Diseases created by passions, anger, greed, infatuation/delusion, egoism, jealousy are called mental-emotional diseases. Mental distortions are due to likes and dislikes which are derived from the ego. These likes and dislikes lead to desires to have the world occur in a certain way (according to our likes). Issues such as disappointment, grief, anger, lust, and jealousy occur when we do not get our way. When these thoughts and feelings become chronically imbalanced, disease develops.
Physical diseases are further subdivided into three categories within Āyurveda. These categories are based upon the source or cause of the physical disease and include the following:
- Dhoshaj: the diseases created by imbalances in the three doshas-Vāt, Pitt, and Kaph.
- Karmaj: These diseases are created due to the effects of karmas from our prior incarnation. They result from the destiny related to the law of “Cause and Effect”. These diseases must be cured through suffering, repentance, mantra chanting, and satsang and are not relieved by treatments.
- Karm-Doshaj: The diseases created by both dosha and past karmas are called karm-doshaj. In these diseases, part of the problem is due to the imbalance of the doshas and results in suffering. This suffering is significant because the part of the problem due to the past karma. This past sinful karma must be atoned through the suffering. Medical treatment can help, but the ultimate remedy for these disorders is Jap (chanting of sacred mantra).
The Qualities of Health per Āyurveda:
- Strong hunger
- Ability to digest whatever he eats
- Complete bowel movements
- Belching that is pure
- Flatus that is without odor
- Pleasing personality
Āyurveda: The Gateway to a Well Balanced Life
According to the ancient scriptures human beings must successively engage in four specific endeavors if they are to achieve well-being and live a comfortable and happy life now and hereafter. In Sanskrit these endeavors are:
- Arth, or earning livelihood in line with Dharm for a safe and comfortable life
- Kam, or emotional fulfillment through marriage and family, following the precepts of Dharm
- Dharm, or the pursuit of a righteous, honest and spiritually-inspired life
- Moksh, or realizing the Self
It is not possible to achieve all of these endeavors successfully without a healthy body, a balanced mind and a spiritually inspired life. That is why it is necessary to keep both body and mind in perfect health, or Nirāmay. Because of this requirement, Āyurveda considers all aspects of life in relation to health: not 0nly diet, hygiene, and medicine, but also lifestyle; not only the physical aspects of life, but also the spiritual.

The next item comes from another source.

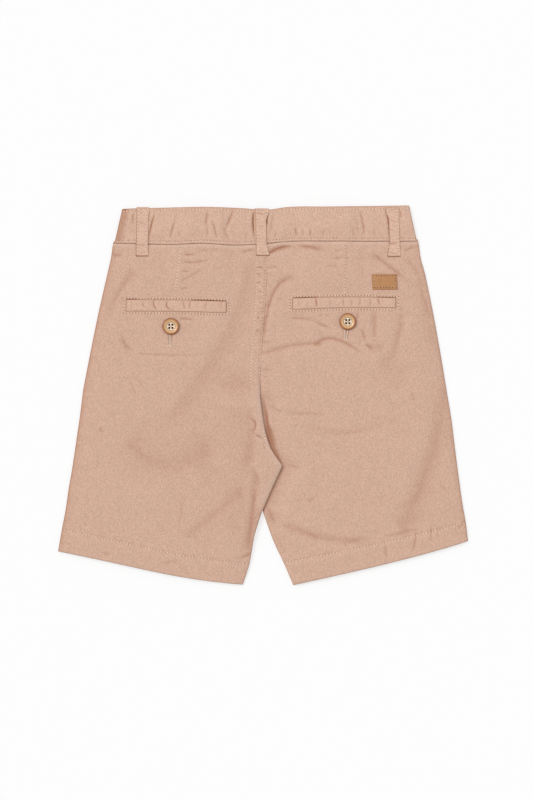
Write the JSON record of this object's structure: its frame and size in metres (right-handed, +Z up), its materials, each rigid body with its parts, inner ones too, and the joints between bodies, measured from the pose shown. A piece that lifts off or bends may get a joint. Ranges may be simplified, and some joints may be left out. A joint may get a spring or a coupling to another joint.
{
  "type": "bermuda shorts",
  "caption": "Child's twill bermuda shorts laid flat, back side up, with elasticated back waistband, belt loops, welt pockets, buttons and a bare patch.",
  "frame": {"origin": "middle of the outline, on the surface that the shorts lie on", "axes": "+Z up off the surface, out of the back of the shorts; +Y from the hems to the waistband; +X to the right of someone looking down at them, which is the wearer's right"},
  "size_m": [0.389, 0.36, 0.009],
  "materials": {
    "twill": "dusty beige-rose cotton twill, matt, faint diagonal weave",
    "button": "caramel rim and cream middle, soft gloss",
    "patch": "tan, smooth and matt"
  },
  "bodies": {
    "root": {"back_panel_left": "twill", "back_panel_right": "twill", "front_panel_left": "twill", "front_panel_right": "twill", "waistband_back": "twill", "waistband_front_left": "twill", "waistband_front_right": "twill", "belt_loop_back_left": "twill", "belt_loop_back_centre": "twill", "belt_loop_back_right": "twill", "belt_loop_front_left": "twill", "belt_loop_front_right": "twill", "pocket_welt_left": "twill", "pocket_welt_right": "twill", "pocket_button_left": "button", "pocket_button_right": "button", "label_patch": "patch"}
  },
  "joints": []
}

Spiritual well-being is more important than material well being. Material well-being yields temporary fulfillment, and only fleeting happiness. This aspect of life is attractive and convenient and is chosen by many, but its blessings are inevitably short-lived. The path of material well-being ends in unhappiness because it is impermanent and ever changing. All worldly pleasures end in sorrow, and the greatest wealth will buy you neither true happiness, nor eternal life; whereas spiritual fulfillment brings peace and everlasting bliss.